■ **Information provided**:
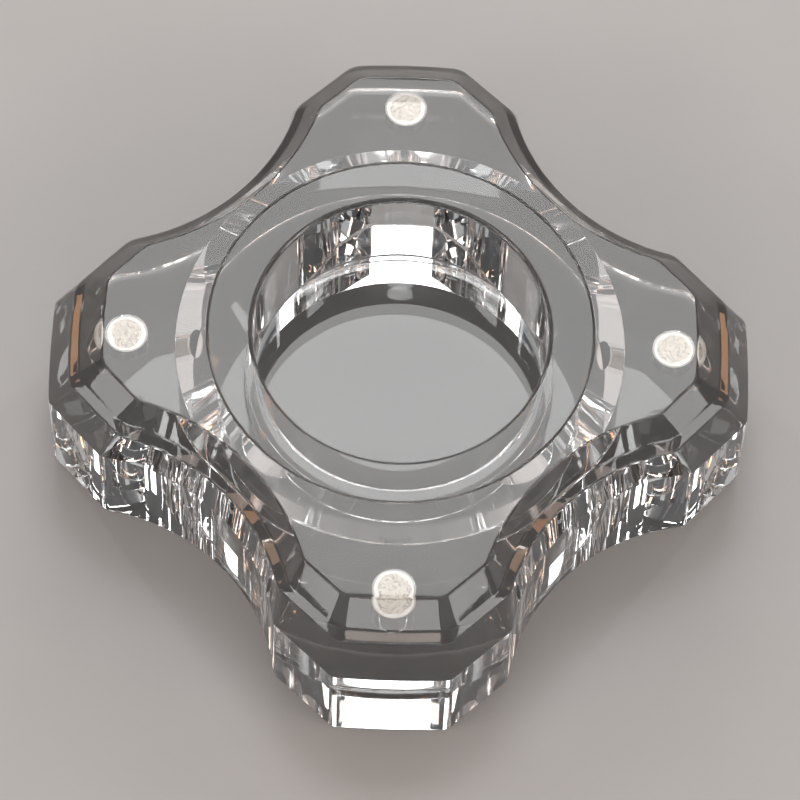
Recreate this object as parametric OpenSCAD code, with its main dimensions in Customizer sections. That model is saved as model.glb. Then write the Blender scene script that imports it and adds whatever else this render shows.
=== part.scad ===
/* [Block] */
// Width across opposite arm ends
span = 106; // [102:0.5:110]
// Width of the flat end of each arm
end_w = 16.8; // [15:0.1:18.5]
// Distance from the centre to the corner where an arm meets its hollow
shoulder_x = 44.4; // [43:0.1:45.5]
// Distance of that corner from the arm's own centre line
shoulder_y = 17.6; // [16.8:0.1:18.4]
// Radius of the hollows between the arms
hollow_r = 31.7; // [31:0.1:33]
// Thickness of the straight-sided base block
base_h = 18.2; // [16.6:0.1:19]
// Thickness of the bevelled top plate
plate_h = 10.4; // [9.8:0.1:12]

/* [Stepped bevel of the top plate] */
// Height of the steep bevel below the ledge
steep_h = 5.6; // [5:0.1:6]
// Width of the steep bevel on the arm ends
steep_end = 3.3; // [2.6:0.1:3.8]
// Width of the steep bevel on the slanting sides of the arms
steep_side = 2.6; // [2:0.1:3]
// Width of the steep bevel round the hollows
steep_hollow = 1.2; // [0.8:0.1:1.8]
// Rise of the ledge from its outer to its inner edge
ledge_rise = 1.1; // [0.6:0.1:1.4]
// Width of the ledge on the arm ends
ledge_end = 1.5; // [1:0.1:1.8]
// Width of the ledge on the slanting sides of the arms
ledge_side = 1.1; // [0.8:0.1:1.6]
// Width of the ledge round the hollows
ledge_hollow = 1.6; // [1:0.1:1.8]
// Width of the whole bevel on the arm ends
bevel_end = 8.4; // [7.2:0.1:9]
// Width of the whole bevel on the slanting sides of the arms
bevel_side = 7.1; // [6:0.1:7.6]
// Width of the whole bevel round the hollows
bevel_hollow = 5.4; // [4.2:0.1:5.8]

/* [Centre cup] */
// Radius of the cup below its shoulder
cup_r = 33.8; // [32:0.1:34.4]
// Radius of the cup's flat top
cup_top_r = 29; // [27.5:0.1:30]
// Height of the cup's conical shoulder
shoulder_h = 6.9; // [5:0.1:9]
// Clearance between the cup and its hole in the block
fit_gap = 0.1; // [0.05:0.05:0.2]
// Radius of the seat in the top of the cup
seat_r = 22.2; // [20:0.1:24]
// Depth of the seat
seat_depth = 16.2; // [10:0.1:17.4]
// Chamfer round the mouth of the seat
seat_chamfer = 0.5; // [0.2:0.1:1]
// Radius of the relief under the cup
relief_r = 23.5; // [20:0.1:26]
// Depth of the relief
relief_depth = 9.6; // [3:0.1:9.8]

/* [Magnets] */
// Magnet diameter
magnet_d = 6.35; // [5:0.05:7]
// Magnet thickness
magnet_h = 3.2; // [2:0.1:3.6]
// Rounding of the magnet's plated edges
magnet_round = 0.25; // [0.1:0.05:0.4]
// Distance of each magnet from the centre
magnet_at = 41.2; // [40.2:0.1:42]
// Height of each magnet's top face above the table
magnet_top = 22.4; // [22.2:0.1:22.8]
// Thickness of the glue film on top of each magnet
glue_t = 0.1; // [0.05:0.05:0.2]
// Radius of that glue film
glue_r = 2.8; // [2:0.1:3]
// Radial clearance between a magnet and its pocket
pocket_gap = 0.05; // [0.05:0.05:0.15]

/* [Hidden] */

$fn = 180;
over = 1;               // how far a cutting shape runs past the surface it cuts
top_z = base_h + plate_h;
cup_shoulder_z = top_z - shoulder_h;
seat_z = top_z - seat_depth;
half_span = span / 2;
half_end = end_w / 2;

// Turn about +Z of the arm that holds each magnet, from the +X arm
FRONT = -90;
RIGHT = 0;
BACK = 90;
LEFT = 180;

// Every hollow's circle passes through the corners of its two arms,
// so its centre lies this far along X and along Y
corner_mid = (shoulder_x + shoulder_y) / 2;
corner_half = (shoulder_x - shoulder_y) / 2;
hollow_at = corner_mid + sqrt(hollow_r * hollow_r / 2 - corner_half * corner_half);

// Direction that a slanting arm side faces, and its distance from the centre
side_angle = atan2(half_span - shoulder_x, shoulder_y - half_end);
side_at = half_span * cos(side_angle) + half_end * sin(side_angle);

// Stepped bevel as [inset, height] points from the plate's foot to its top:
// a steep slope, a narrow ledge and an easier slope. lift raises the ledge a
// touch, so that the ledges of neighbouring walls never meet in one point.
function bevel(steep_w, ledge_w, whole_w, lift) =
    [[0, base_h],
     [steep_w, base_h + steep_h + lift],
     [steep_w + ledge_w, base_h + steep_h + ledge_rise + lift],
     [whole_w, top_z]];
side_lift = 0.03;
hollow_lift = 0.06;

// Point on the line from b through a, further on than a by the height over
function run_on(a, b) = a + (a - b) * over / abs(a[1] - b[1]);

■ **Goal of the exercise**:
Reproduce the data in full, exactly as presented.

■ **Reply to the task**:
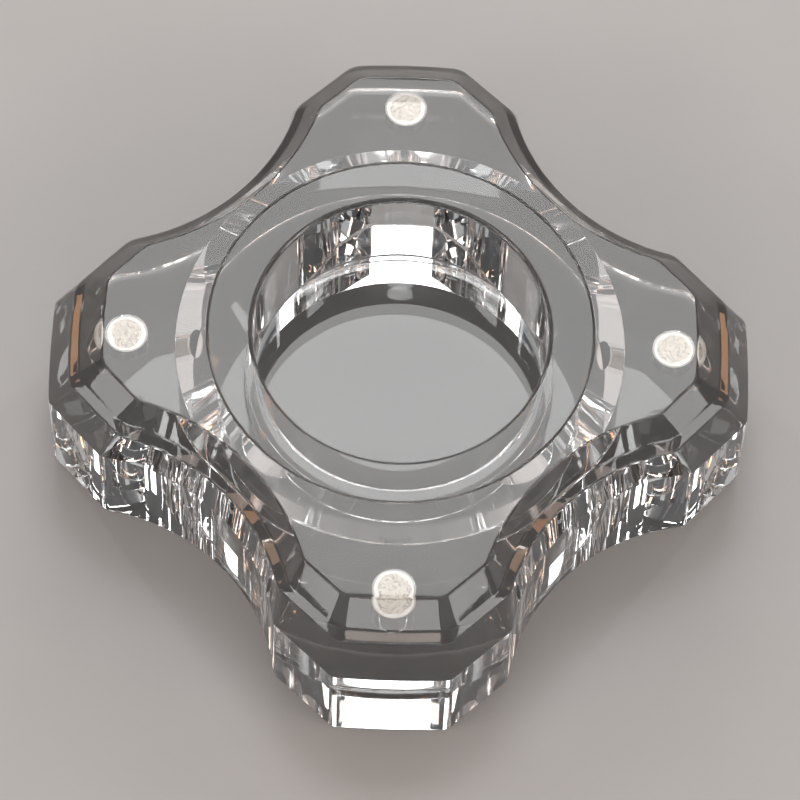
Recreate this object as parametric OpenSCAD code, with its main dimensions in Customizer sections. That model is saved as model.glb. Then write the Blender scene script that imports it and adds whatever else this render shows.
=== part.scad ===
/* [Block] */
// Width across opposite arm ends
span = 106; // [102:0.5:110]
// Width of the flat end of each arm
end_w = 16.8; // [15:0.1:18.5]
// Distance from the centre to the corner where an arm meets its hollow
shoulder_x = 44.4; // [43:0.1:45.5]
// Distance of that corner from the arm's own centre line
shoulder_y = 17.6; // [16.8:0.1:18.4]
// Radius of the hollows between the arms
hollow_r = 31.7; // [31:0.1:33]
// Thickness of the straight-sided base block
base_h = 18.2; // [16.6:0.1:19]
// Thickness of the bevelled top plate
plate_h = 10.4; // [9.8:0.1:12]

/* [Stepped bevel of the top plate] */
// Height of the steep bevel below the ledge
steep_h = 5.6; // [5:0.1:6]
// Width of the steep bevel on the arm ends
steep_end = 3.3; // [2.6:0.1:3.8]
// Width of the steep bevel on the slanting sides of the arms
steep_side = 2.6; // [2:0.1:3]
// Width of the steep bevel round the hollows
steep_hollow = 1.2; // [0.8:0.1:1.8]
// Rise of the ledge from its outer to its inner edge
ledge_rise = 1.1; // [0.6:0.1:1.4]
// Width of the ledge on the arm ends
ledge_end = 1.5; // [1:0.1:1.8]
// Width of the ledge on the slanting sides of the arms
ledge_side = 1.1; // [0.8:0.1:1.6]
// Width of the ledge round the hollows
ledge_hollow = 1.6; // [1:0.1:1.8]
// Width of the whole bevel on the arm ends
bevel_end = 8.4; // [7.2:0.1:9]
// Width of the whole bevel on the slanting sides of the arms
bevel_side = 7.1; // [6:0.1:7.6]
// Width of the whole bevel round the hollows
bevel_hollow = 5.4; // [4.2:0.1:5.8]

/* [Centre cup] */
// Radius of the cup below its shoulder
cup_r = 33.8; // [32:0.1:34.4]
// Radius of the cup's flat top
cup_top_r = 29; // [27.5:0.1:30]
// Height of the cup's conical shoulder
shoulder_h = 6.9; // [5:0.1:9]
// Clearance between the cup and its hole in the block
fit_gap = 0.1; // [0.05:0.05:0.2]
// Radius of the seat in the top of the cup
seat_r = 22.2; // [20:0.1:24]
// Depth of the seat
seat_depth = 16.2; // [10:0.1:17.4]
// Chamfer round the mouth of the seat
seat_chamfer = 0.5; // [0.2:0.1:1]
// Radius of the relief under the cup
relief_r = 23.5; // [20:0.1:26]
// Depth of the relief
relief_depth = 9.6; // [3:0.1:9.8]

/* [Magnets] */
// Magnet diameter
magnet_d = 6.35; // [5:0.05:7]
// Magnet thickness
magnet_h = 3.2; // [2:0.1:3.6]
// Rounding of the magnet's plated edges
magnet_round = 0.25; // [0.1:0.05:0.4]
// Distance of each magnet from the centre
magnet_at = 41.2; // [40.2:0.1:42]
// Height of each magnet's top face above the table
magnet_top = 22.4; // [22.2:0.1:22.8]
// Thickness of the glue film on top of each magnet
glue_t = 0.1; // [0.05:0.05:0.2]
// Radius of that glue film
glue_r = 2.8; // [2:0.1:3]
// Radial clearance between a magnet and its pocket
pocket_gap = 0.05; // [0.05:0.05:0.15]

/* [Hidden] */

$fn = 180;
over = 1;               // how far a cutting shape runs past the surface it cuts
top_z = base_h + plate_h;
cup_shoulder_z = top_z - shoulder_h;
seat_z = top_z - seat_depth;
half_span = span / 2;
half_end = end_w / 2;

// Turn about +Z of the arm that holds each magnet, from the +X arm
FRONT = -90;
RIGHT = 0;
BACK = 90;
LEFT = 180;

// Every hollow's circle passes through the corners of its two arms,
// so its centre lies this far along X and along Y
corner_mid = (shoulder_x + shoulder_y) / 2;
corner_half = (shoulder_x - shoulder_y) / 2;
hollow_at = corner_mid + sqrt(hollow_r * hollow_r / 2 - corner_half * corner_half);

// Direction that a slanting arm side faces, and its distance from the centre
side_angle = atan2(half_span - shoulder_x, shoulder_y - half_end);
side_at = half_span * cos(side_angle) + half_end * sin(side_angle);

// Stepped bevel as [inset, height] points from the plate's foot to its top:
// a steep slope, a narrow ledge and an easier slope. lift raises the ledge a
// touch, so that the ledges of neighbouring walls never meet in one point.
function bevel(steep_w, ledge_w, whole_w, lift) =
    [[0, base_h],
     [steep_w, base_h + steep_h + lift],
     [steep_w + ledge_w, base_h + steep_h + ledge_rise + lift],
     [whole_w, top_z]];
side_lift = 0.03;
hollow_lift = 0.06;

// Point on the line from b through a, further on than a by the height over
function run_on(a, b) = a + (a - b) * over / abs(a[1] - b[1]);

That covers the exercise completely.